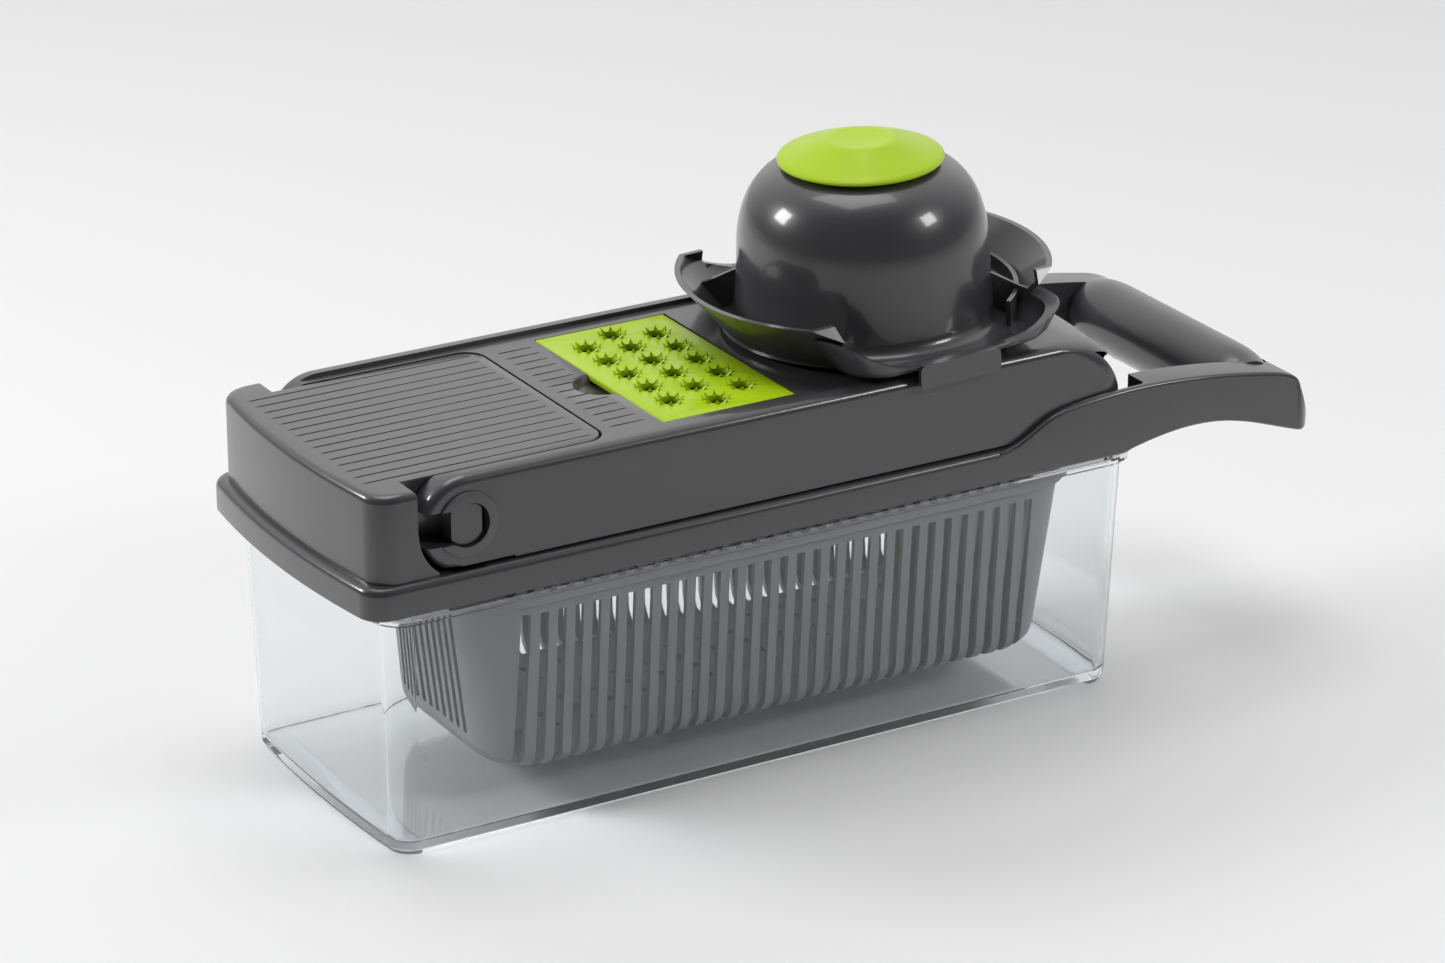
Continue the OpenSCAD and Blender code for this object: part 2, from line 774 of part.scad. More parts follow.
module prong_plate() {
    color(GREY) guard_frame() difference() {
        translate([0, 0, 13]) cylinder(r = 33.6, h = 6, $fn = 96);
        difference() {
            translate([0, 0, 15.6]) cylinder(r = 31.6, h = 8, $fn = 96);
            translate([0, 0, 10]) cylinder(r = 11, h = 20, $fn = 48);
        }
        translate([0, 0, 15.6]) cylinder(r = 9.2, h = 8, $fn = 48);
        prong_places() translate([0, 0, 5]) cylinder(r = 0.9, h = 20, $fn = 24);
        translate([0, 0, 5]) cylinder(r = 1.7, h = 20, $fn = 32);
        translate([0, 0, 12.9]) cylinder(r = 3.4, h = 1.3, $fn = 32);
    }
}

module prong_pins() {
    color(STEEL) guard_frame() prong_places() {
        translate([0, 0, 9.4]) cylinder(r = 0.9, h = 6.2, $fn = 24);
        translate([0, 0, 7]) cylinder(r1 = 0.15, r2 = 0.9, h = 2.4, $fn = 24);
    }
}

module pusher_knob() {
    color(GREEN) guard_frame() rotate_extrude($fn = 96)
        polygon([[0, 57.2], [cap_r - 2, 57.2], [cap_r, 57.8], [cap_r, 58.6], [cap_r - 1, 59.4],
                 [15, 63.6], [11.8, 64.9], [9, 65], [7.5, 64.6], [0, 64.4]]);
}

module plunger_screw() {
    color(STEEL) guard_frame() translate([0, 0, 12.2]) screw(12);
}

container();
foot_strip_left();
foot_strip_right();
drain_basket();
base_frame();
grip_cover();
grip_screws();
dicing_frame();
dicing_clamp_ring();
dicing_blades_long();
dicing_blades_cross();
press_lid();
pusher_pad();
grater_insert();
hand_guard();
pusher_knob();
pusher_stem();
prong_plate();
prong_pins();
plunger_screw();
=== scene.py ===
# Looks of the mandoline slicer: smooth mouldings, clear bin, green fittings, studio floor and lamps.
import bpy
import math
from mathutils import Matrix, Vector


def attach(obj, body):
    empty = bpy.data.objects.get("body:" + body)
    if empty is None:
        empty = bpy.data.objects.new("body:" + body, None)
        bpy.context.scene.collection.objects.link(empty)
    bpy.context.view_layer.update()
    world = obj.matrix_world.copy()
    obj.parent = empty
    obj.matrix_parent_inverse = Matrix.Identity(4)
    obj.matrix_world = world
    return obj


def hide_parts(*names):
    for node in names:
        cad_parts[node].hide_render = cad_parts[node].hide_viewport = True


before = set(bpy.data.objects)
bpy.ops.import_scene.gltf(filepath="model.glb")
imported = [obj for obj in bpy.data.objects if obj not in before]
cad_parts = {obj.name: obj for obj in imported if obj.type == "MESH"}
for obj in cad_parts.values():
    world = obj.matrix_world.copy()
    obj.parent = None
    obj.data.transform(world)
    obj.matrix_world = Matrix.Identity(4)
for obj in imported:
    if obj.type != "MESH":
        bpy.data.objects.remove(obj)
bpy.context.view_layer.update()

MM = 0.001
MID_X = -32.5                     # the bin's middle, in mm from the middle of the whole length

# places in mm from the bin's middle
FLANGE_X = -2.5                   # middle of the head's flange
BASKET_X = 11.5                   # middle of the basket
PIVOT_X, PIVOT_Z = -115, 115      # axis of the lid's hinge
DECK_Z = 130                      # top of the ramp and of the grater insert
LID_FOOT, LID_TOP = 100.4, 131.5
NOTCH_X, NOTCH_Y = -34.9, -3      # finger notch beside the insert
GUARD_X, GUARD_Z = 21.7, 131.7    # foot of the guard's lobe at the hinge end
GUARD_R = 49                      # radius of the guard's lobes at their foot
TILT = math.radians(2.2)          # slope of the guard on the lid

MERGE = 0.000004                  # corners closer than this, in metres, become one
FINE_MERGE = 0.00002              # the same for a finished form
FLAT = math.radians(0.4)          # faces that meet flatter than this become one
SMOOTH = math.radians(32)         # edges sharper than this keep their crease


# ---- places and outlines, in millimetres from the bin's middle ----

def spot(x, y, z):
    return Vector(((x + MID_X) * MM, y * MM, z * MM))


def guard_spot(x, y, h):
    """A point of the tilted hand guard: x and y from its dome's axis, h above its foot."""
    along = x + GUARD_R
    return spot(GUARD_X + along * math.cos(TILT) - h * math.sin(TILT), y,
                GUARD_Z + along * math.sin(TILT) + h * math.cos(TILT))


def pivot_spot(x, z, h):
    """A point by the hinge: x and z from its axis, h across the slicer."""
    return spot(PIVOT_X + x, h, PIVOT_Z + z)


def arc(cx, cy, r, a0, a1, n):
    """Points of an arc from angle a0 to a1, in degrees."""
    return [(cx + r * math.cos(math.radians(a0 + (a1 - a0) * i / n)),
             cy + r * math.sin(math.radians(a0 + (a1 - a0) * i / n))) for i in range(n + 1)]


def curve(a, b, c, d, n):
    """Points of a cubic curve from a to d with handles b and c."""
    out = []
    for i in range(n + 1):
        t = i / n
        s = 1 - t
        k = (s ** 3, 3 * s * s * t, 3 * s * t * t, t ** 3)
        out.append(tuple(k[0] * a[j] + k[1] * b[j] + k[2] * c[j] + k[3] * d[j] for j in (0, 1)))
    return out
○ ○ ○
### Problem to work on
Give an exact repetition of all the material.

### Written response
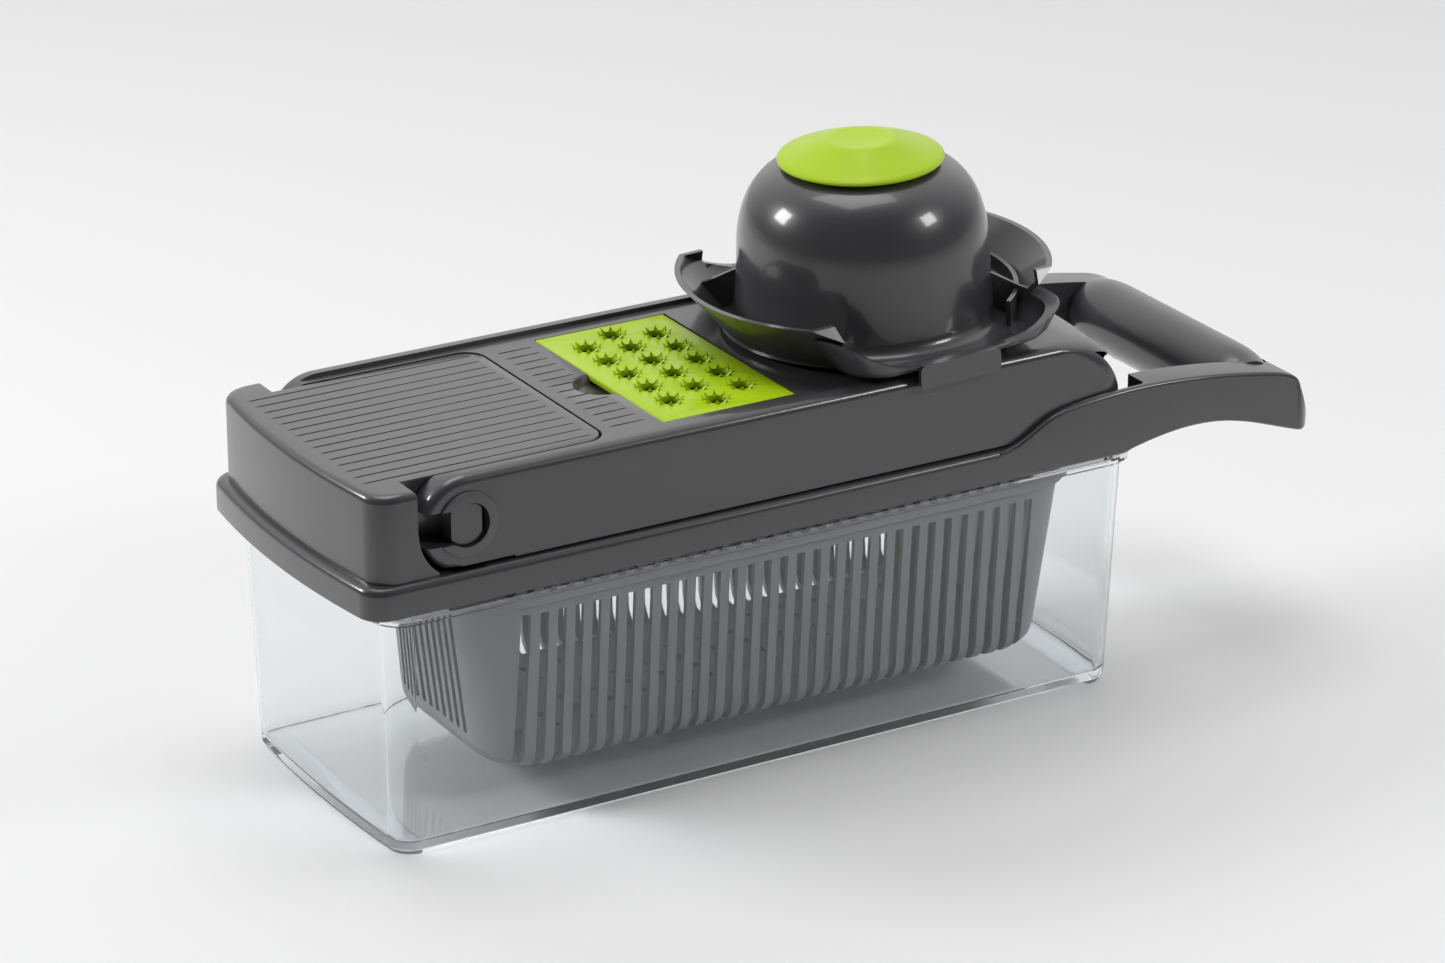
Continue the OpenSCAD and Blender code for this object: part 2, from line 774 of part.scad. More parts follow.
module prong_plate() {
    color(GREY) guard_frame() difference() {
        translate([0, 0, 13]) cylinder(r = 33.6, h = 6, $fn = 96);
        difference() {
            translate([0, 0, 15.6]) cylinder(r = 31.6, h = 8, $fn = 96);
            translate([0, 0, 10]) cylinder(r = 11, h = 20, $fn = 48);
        }
        translate([0, 0, 15.6]) cylinder(r = 9.2, h = 8, $fn = 48);
        prong_places() translate([0, 0, 5]) cylinder(r = 0.9, h = 20, $fn = 24);
        translate([0, 0, 5]) cylinder(r = 1.7, h = 20, $fn = 32);
        translate([0, 0, 12.9]) cylinder(r = 3.4, h = 1.3, $fn = 32);
    }
}

module prong_pins() {
    color(STEEL) guard_frame() prong_places() {
        translate([0, 0, 9.4]) cylinder(r = 0.9, h = 6.2, $fn = 24);
        translate([0, 0, 7]) cylinder(r1 = 0.15, r2 = 0.9, h = 2.4, $fn = 24);
    }
}

module pusher_knob() {
    color(GREEN) guard_frame() rotate_extrude($fn = 96)
        polygon([[0, 57.2], [cap_r - 2, 57.2], [cap_r, 57.8], [cap_r, 58.6], [cap_r - 1, 59.4],
                 [15, 63.6], [11.8, 64.9], [9, 65], [7.5, 64.6], [0, 64.4]]);
}

module plunger_screw() {
    color(STEEL) guard_frame() translate([0, 0, 12.2]) screw(12);
}

container();
foot_strip_left();
foot_strip_right();
drain_basket();
base_frame();
grip_cover();
grip_screws();
dicing_frame();
dicing_clamp_ring();
dicing_blades_long();
dicing_blades_cross();
press_lid();
pusher_pad();
grater_insert();
hand_guard();
pusher_knob();
pusher_stem();
prong_plate();
prong_pins();
plunger_screw();
=== scene.py ===
# Looks of the mandoline slicer: smooth mouldings, clear bin, green fittings, studio floor and lamps.
import bpy
import math
from mathutils import Matrix, Vector


def attach(obj, body):
    empty = bpy.data.objects.get("body:" + body)
    if empty is None:
        empty = bpy.data.objects.new("body:" + body, None)
        bpy.context.scene.collection.objects.link(empty)
    bpy.context.view_layer.update()
    world = obj.matrix_world.copy()
    obj.parent = empty
    obj.matrix_parent_inverse = Matrix.Identity(4)
    obj.matrix_world = world
    return obj


def hide_parts(*names):
    for node in names:
        cad_parts[node].hide_render = cad_parts[node].hide_viewport = True


before = set(bpy.data.objects)
bpy.ops.import_scene.gltf(filepath="model.glb")
imported = [obj for obj in bpy.data.objects if obj not in before]
cad_parts = {obj.name: obj for obj in imported if obj.type == "MESH"}
for obj in cad_parts.values():
    world = obj.matrix_world.copy()
    obj.parent = None
    obj.data.transform(world)
    obj.matrix_world = Matrix.Identity(4)
for obj in imported:
    if obj.type != "MESH":
        bpy.data.objects.remove(obj)
bpy.context.view_layer.update()

MM = 0.001
MID_X = -32.5                     # the bin's middle, in mm from the middle of the whole length

# places in mm from the bin's middle
FLANGE_X = -2.5                   # middle of the head's flange
BASKET_X = 11.5                   # middle of the basket
PIVOT_X, PIVOT_Z = -115, 115      # axis of the lid's hinge
DECK_Z = 130                      # top of the ramp and of the grater insert
LID_FOOT, LID_TOP = 100.4, 131.5
NOTCH_X, NOTCH_Y = -34.9, -3      # finger notch beside the insert
GUARD_X, GUARD_Z = 21.7, 131.7    # foot of the guard's lobe at the hinge end
GUARD_R = 49                      # radius of the guard's lobes at their foot
TILT = math.radians(2.2)          # slope of the guard on the lid

MERGE = 0.000004                  # corners closer than this, in metres, become one
FINE_MERGE = 0.00002              # the same for a finished form
FLAT = math.radians(0.4)          # faces that meet flatter than this become one
SMOOTH = math.radians(32)         # edges sharper than this keep their crease


# ---- places and outlines, in millimetres from the bin's middle ----

def spot(x, y, z):
    return Vector(((x + MID_X) * MM, y * MM, z * MM))


def guard_spot(x, y, h):
    """A point of the tilted hand guard: x and y from its dome's axis, h above its foot."""
    along = x + GUARD_R
    return spot(GUARD_X + along * math.cos(TILT) - h * math.sin(TILT), y,
                GUARD_Z + along * math.sin(TILT) + h * math.cos(TILT))


def pivot_spot(x, z, h):
    """A point by the hinge: x and z from its axis, h across the slicer."""
    return spot(PIVOT_X + x, h, PIVOT_Z + z)


def arc(cx, cy, r, a0, a1, n):
    """Points of an arc from angle a0 to a1, in degrees."""
    return [(cx + r * math.cos(math.radians(a0 + (a1 - a0) * i / n)),
             cy + r * math.sin(math.radians(a0 + (a1 - a0) * i / n))) for i in range(n + 1)]


def curve(a, b, c, d, n):
    """Points of a cubic curve from a to d with handles b and c."""
    out = []
    for i in range(n + 1):
        t = i / n
        s = 1 - t
        k = (s ** 3, 3 * s * s * t, 3 * s * t * t, t ** 3)
        out.append(tuple(k[0] * a[j] + k[1] * b[j] + k[2] * c[j] + k[3] * d[j] for j in (0, 1)))
    return out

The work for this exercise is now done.